Des années avant que Yasin ne devienne un producteur de renom, des années avant de devenir le premier assistant réalisateur sur le célèbre film de George Clooney «Syriana», c’était un petit garçon jordanien grandissant à Abu Dhabi, dont le père était présentateur de télévision, fan de cinéma, et dont la mère avait de super pouvoirs, ce qu’il ne savait pas encore.

Il aimait déjà les films d'horreur, et en particulier les films sur les vampires. Un jour, alors qu’il était âgé de six ans, quelque chose s’est passé qui lui inspirerait sa propre histoire de vampires quelques décennies plus tard. Lui et son frère ont accidentellement mis le feu à l'appartement familial, alors qu'ils jouaient avec des allumettes. Après que sa mère leur a sauvé la vie, elle s'est rendu compte que son plus jeune fils était toujours à l’étage supérieur dans l'appartement.
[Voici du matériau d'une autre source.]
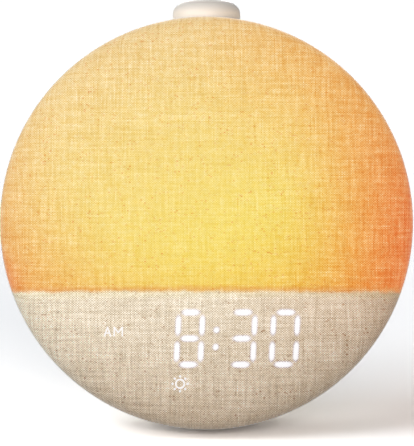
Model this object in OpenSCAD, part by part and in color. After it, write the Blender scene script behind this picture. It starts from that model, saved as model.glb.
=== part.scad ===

«Le feu s’était propagé dans l'escalier. Nos voisins ont essayé de la retenir, mais elle a couru à travers le feu, a emmené mon frère, couru sur le balcon, a sauté sur le rebord d’un mur, restant debout et attendant l'arrivée des pompiers. Après cela, j'ai grandi en croyant que les mères se transforment en super-héroïnes ».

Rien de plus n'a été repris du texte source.